-- TASK GOAL --
Keep to the lines between the one holding "for piece in" and the one holding "obj.parent = empty", inclusive, and write them out exactly.

-- RECORD SET --
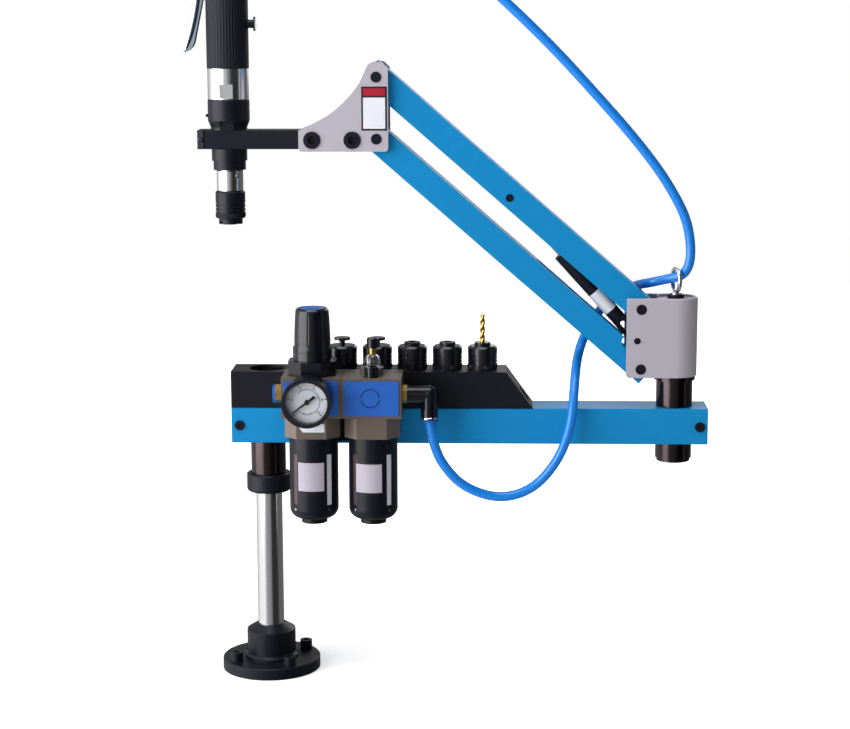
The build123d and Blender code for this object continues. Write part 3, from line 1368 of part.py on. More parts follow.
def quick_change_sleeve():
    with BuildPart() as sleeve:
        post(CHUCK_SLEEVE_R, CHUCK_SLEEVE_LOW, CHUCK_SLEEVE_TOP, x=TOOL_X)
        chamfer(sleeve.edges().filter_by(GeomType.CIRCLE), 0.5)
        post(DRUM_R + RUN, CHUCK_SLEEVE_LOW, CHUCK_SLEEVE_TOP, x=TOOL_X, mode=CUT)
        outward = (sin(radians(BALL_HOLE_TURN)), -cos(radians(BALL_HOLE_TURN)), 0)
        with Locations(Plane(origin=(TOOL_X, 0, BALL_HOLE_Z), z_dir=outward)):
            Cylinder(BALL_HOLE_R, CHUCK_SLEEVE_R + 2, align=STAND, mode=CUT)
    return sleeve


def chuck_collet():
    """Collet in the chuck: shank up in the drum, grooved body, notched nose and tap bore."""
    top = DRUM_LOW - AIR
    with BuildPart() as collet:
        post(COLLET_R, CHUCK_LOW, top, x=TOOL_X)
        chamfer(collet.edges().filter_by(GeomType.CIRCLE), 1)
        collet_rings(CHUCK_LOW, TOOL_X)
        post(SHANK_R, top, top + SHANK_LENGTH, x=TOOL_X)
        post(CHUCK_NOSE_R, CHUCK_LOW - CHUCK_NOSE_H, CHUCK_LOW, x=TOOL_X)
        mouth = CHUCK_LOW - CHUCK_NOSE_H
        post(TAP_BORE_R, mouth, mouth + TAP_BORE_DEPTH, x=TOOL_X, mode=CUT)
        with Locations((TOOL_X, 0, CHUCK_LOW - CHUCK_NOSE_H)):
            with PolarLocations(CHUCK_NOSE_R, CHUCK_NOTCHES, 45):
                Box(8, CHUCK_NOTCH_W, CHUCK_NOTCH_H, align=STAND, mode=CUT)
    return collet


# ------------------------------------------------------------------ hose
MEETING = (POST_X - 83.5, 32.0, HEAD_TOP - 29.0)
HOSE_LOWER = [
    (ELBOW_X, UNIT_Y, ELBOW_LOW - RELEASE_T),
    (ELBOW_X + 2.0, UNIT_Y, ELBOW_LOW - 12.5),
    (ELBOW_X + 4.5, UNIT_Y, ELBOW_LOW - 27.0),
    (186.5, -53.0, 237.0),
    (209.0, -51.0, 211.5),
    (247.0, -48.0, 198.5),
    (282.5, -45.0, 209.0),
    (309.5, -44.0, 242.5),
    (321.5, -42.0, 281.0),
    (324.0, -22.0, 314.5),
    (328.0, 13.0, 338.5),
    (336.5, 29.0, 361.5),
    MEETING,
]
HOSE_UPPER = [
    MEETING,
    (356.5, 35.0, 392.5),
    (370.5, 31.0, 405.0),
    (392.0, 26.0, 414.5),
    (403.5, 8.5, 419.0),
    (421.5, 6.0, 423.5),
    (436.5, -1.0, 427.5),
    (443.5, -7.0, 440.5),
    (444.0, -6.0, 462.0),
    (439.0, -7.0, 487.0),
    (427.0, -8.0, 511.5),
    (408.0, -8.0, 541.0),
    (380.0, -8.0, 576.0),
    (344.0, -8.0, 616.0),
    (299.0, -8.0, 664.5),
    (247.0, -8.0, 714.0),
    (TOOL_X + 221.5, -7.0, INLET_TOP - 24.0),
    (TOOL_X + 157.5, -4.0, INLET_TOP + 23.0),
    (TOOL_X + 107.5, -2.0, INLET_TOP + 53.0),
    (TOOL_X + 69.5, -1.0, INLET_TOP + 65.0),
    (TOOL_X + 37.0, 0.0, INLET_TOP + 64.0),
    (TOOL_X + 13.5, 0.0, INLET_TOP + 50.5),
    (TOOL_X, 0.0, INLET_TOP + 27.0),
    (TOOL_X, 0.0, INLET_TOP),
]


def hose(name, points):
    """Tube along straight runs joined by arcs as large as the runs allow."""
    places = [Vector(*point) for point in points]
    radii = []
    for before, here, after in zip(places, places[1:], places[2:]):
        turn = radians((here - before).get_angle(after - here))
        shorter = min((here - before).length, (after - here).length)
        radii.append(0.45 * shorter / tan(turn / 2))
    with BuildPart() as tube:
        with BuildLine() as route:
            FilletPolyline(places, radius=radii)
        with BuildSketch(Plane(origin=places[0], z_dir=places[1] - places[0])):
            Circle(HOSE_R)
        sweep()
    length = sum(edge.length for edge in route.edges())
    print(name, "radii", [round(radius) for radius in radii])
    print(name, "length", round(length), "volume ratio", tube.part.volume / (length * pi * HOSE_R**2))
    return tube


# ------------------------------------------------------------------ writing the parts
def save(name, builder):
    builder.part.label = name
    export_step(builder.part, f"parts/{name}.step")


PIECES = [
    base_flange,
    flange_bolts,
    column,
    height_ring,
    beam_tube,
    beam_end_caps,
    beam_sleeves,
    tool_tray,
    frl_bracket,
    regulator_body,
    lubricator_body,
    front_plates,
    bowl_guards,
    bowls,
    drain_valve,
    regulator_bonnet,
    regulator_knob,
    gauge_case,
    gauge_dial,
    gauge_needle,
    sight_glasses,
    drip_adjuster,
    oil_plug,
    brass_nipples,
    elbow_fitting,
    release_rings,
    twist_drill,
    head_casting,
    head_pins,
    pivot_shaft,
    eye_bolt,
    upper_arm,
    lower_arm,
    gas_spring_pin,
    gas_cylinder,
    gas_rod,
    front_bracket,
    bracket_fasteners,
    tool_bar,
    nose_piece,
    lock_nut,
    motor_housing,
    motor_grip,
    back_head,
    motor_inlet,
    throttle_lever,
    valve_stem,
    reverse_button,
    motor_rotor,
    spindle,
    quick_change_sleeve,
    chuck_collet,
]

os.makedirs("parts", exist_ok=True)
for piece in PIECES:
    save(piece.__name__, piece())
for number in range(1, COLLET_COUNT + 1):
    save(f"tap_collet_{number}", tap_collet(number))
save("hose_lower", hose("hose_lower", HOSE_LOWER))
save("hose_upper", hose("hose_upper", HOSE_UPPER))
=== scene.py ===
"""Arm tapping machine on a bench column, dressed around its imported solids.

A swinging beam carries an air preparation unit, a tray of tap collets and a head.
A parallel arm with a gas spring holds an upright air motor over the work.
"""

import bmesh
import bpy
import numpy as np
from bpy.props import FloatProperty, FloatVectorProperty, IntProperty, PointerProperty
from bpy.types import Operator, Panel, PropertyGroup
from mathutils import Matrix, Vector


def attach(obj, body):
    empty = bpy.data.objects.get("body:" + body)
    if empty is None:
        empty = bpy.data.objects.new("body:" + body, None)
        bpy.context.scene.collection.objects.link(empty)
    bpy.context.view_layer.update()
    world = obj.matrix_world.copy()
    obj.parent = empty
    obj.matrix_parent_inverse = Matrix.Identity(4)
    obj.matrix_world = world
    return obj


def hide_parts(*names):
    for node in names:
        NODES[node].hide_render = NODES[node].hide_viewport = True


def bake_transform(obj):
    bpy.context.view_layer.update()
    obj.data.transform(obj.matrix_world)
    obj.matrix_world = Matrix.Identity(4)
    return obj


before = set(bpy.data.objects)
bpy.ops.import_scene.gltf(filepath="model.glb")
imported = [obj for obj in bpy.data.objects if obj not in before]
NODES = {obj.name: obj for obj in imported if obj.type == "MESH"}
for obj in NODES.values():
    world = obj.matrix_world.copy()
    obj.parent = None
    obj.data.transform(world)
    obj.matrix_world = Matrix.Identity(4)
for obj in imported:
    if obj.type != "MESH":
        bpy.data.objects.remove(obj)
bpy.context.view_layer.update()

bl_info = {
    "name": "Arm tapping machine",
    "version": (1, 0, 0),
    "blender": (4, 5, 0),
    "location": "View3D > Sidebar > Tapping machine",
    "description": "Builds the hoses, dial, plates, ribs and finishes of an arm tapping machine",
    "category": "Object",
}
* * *
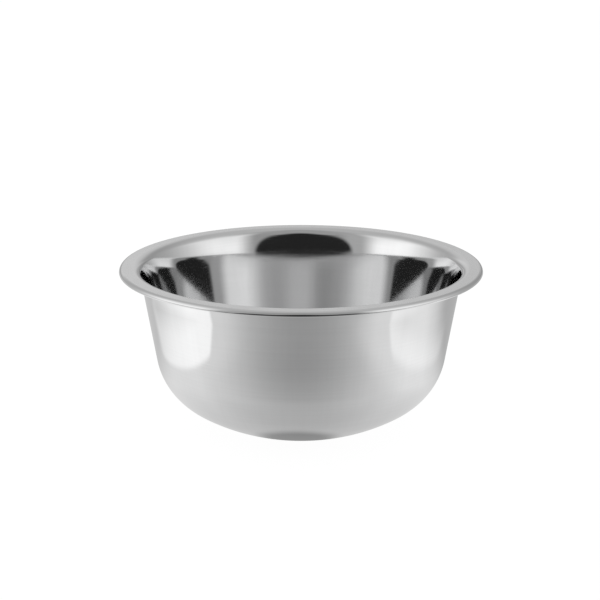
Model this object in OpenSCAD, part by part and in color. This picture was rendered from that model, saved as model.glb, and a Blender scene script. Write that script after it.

-- TASK RESPONSE --
for piece in PIECES:
    save(piece.__name__, piece())
for number in range(1, COLLET_COUNT + 1):
    save(f"tap_collet_{number}", tap_collet(number))
save("hose_lower", hose("hose_lower", HOSE_LOWER))
save("hose_upper", hose("hose_upper", HOSE_UPPER))
=== scene.py ===
"""Arm tapping machine on a bench column, dressed around its imported solids.

A swinging beam carries an air preparation unit, a tray of tap collets and a head.
A parallel arm with a gas spring holds an upright air motor over the work.
"""

import bmesh
import bpy
import numpy as np
from bpy.props import FloatProperty, FloatVectorProperty, IntProperty, PointerProperty
from bpy.types import Operator, Panel, PropertyGroup
from mathutils import Matrix, Vector


def attach(obj, body):
    empty = bpy.data.objects.get("body:" + body)
    if empty is None:
        empty = bpy.data.objects.new("body:" + body, None)
        bpy.context.scene.collection.objects.link(empty)
    bpy.context.view_layer.update()
    world = obj.matrix_world.copy()
    obj.parent = empty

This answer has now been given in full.